Marvel Comics İncelemeleri

Incredible Hulk #1

Fear Itself’in belki de en beklenmedik sonuçlarından biri, yedinci sayının sonunda, seri boyunca daha çok kötü adam rolünde gördüğümüz Hulk’un Bruce Banner’dan ayrılması oldu.

Tabi ki Banner ve Hulk’un iki ayrı birey olarak birbirlerinden ayrılmaları daha önceden yapılmamış bir olay değil, fakat bu seferki durum biraz daha enteresan bir şekilde başladı: Bu sefer ayrılmak, yalnız ve özgür olmak isteyen “Hulk” illetinden kurtulmak isteyen Banner değil, Yeşil Dev’in kendisiydi.

 

 

Hulk’un ilk sayısını, hem bu enteresan olayın nasıl sonuçlandığını görmek, hem de yine Fear Itself’in sonunda gördüğümüz Defenders bağlantısına dair bir şeyler bulabilmek için hevesle aldım.

Öncelikle, ikinci beklentimin tamamen karşılıksız çıktığını söylemekle başlayayım. Ne yazık ki ilk sayıda Defenders’la iligli hiçbir şeyden bahsedilmiyor.  Ama, asıl konuyla, yani Hulk’un kendisiyle ilgili enteresan gelişmeler var.

Derginin hemen başında, Hulk’u sakal bırakmış ve herkesten uzağa, Moloid’ler olduğunu tahmin ettiğim bir ırkın yanına yerleşmiş olarak buluyoruz.
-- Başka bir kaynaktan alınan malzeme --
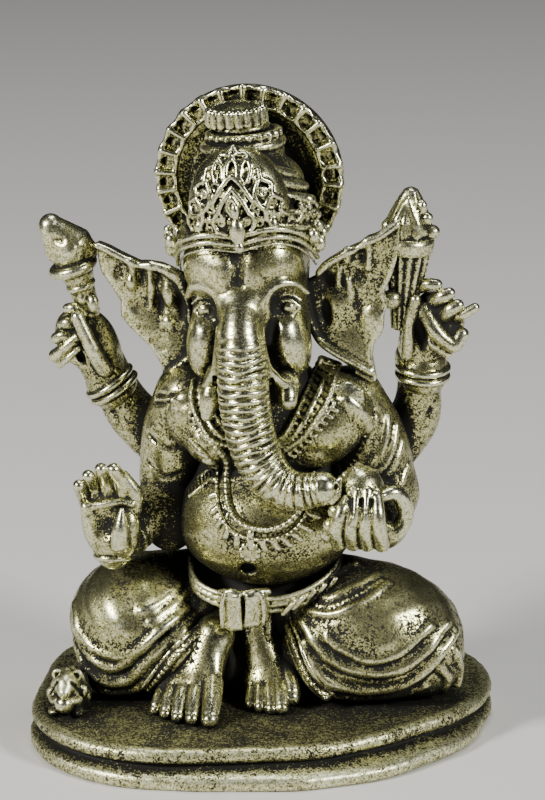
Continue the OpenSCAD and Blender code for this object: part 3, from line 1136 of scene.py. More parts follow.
@dataclass(frozen=True)
class Plinth:
    """A low plinth of two rolls with a groove between them, rounder on one side than the other."""

    radius: float = 17.0
    lower: tuple[tuple[float, float], ...] = (
        (-10.3, -6.1), (-6, -6.1), (2.3, -5), (6, -3.2), (9.7, 1.5), (10.3, 6.1), (-10.3, 6.1))
    upper: tuple[tuple[float, float], ...] = (
        (-10.3, -5.2), (-6.5, -4.7), (1.9, -2.9), (5.6, 0), (9.7, 4.4), (10.3, 5.5), (-10.3, 5.5))
    edge: tuple[tuple[float, float], ...] = (
        (-0.75, 0.0), (-0.25, 0.12), (0.0, 0.5), (0.06, 0.95), (0.0, 1.4), (-0.22, 1.75), (-0.6, 2.0),
        (-1.0, 2.2), (-1.15, 2.45), (-1.0, 2.7), (-0.55, 2.86), (-0.2, 3.05), (0.0, 3.4), (0.02, 3.8),
        (-0.1, 4.15), (-0.35, 4.45), (-0.75, 4.62), (-1.15, 4.62), (-1.5, 4.5), (-1.9, 4.45))
    sides: int = 420
    floors: int = 30

    def reach(self, inset: float, share: float, angles: Array) -> Array:
        """Distance from the middle to the outline.

        Args:
            inset: How far inside the full outline.
            share: 0 for the lower roll's outline and 1 for the upper one's.
            angles: Directions in radians.

        Returns:
            The distance in each direction.
        """
        centres = np.array(self.lower) * (1 - share) + np.array(self.upper) * share
        normals = np.linspace(0, 2 * math.pi, 1440, endpoint=False)
        span = (centres[:, :1] * np.cos(normals) + centres[:,
                                                           1:] * np.sin(normals)).max(0) + self.radius + inset
        facing = np.cos(normals[None, :] - angles[:, None])
        return np.where(facing > 0.2, span[None, :] / np.maximum(facing, 0.2), 1e9).min(1)

    def build(self, shop: Workshop) -> None:
        """Make the plinth.

        Args:
            shop: Where it is made.
        """
        rng = np.random.default_rng(11)
        angles = np.linspace(0, 2 * math.pi, self.sides, endpoint=False)
        wave = sum(rng.normal() * np.cos(k * angles + rng.uniform(0, 6.28)) / k**0.6
                   for k in range(3, 26)) * 0.05
        bm = bmesh.new()
        rows = [(inset, z, 1.0) for inset, z in self.edge]
        rows += [(-1.9, 4.45, 1.0 - (k + 1) / (self.floors + 0.5)) for k in range(self.floors)]
        rings = []
        for inset, z, scale in rows:
            share = min(max((z - 1.6) / 1.2, 0.0), 1.0)
            rough = 1.0 if z < 2 else 0.55
            jitter = rng.normal(size=self.sides)
            jitter = (jitter + np.roll(jitter, 1) + np.roll(jitter, -1)) / 3
            out = (self.reach(inset, share, angles) + wave * rough + jitter * 0.05 * rough) * scale
            lift = z + (0.0 if z < 0.05 else wave * 0.5 * scale + jitter * 0.03)
            verts = [bm.verts.new((r * math.cos(t), r * math.sin(t), h))
                     for r, t, h in zip(out, angles, np.broadcast_to(lift, angles.shape))]
            rings.append([bm.edges.new((verts[i], verts[i - 1])) for i in range(self.sides)])
        for a, b in zip(rings[:-1], rings[1:]):
            bmesh.ops.bridge_loops(bm, edges=a + b)
        bmesh.ops.contextual_create(bm, geom=rings[0])
        bmesh.ops.contextual_create(bm, geom=rings[-1])
        shadow = Form(np.array([-27.5, -23.2, -1.5]), np.array([27.5, 23.2, 4.5]), self.inside)
        shop.from_bmesh("plinth", bm, Finish.DECK, shadow=[shadow])

    def inside(self, x: Array, y: Array, z: Array) -> Array:
        """Rough distance to the plinth, with the table below it."""
        angles = np.linspace(0, 2 * math.pi, 361)
        out = self.reach(0.0, 1.0, angles)
        reach = np.interp(np.arctan2(y, x) % (2 * math.pi), angles, out)
        return np.maximum(np.sqrt(x * x + y * y) - reach, z - 4.5) + 0 * (x + y + z)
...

Hulk burada kral muamelesi görüyor ve kafasını dinliyor. Jason Aaron’un çizdiği Hulk portresinin enteresan bir yanı var: Hulk Banner’dan tamamen ayrılmış olmasına rağmen sakin, rahat gözüküyor. Hatta, insanların kendisini bulmaya geleceğini, asla yalnız bırakılmayacağını da gayet mantıklı çıkarımlarla düşünebiliyor.

Bu da demek oluyor ki, Aaron’un Hulk serüvenlerinin ilk bölümünde, Banner’dan ayrılmış olmasına rağmen mantıklı düşünebilen, “Hulk Smash!” modundan tamamen çıkmış bir Hulk göreceğiz.

Öte yanda ise, serinin geleceği için ümit veren Bruce Banner durumu var. Normalde Hulk’tan kurtulmaya çalışan, onsuz bir yaşam düşleyen ve bu karakter özelliğiyle tanınan Dr. Banner, bu sefer Hulk’u kendisine getirmesi için çeşitli yaratıklarla işbirliği yapıyor. Uzamış sakalı, dağılmış saçları ve aşırı tepkileriyle, gördüğümüz kadarıyla “Hulk Smash!” modunda olan taraf, Banner tarafı.

Dürüst konuşayım, biraz kafa karıştırıcı bir başlangıç olmuş. Özellikle de Greg Pak’ın Hulk ile geçirdiği yılların sonunda, birinci sayıdan reboot edilen bir Hulk serisinin, ilk sayısının biraz daha işleri ağırdan alan, yeni okuyuculara karşı daha sıcak bir eser olmasını beklerdim. Fakat Jason Aaron hikayesine doğrudan giriş yapmış. Hulk – Bruce Banner arasındaki rol değişimi, serinin geri kalanında cevaplanmak üzere pek çok ucu açık soru bırakmış. Hulk Bruce Banner’dan neden ayrılmak istedi? Hulk nasıl oldu da kendi başına böyle akıllı düşünebilen, sakin kalmaya çalışan bir yaratık haline geldi? Bruce Banner hayatı boyunca kurtulmaya çalıştığı Hulk’u neden geri istiyor? Banner’ın “mad scientist” havaları neye işaret ediyor?

Merak uyandıran, enteresan bir birinci sayı. Marvel’ın “mimarlarından” olan Aaron’un Hulk ile ilgili enteresan fikirleri olduğu aşikar. Bakalım daha çok X-Men ile alakalı serilerden tanıdığımız yazarımız, bu seride de mimarlık rolünü üstlenebilecek mi?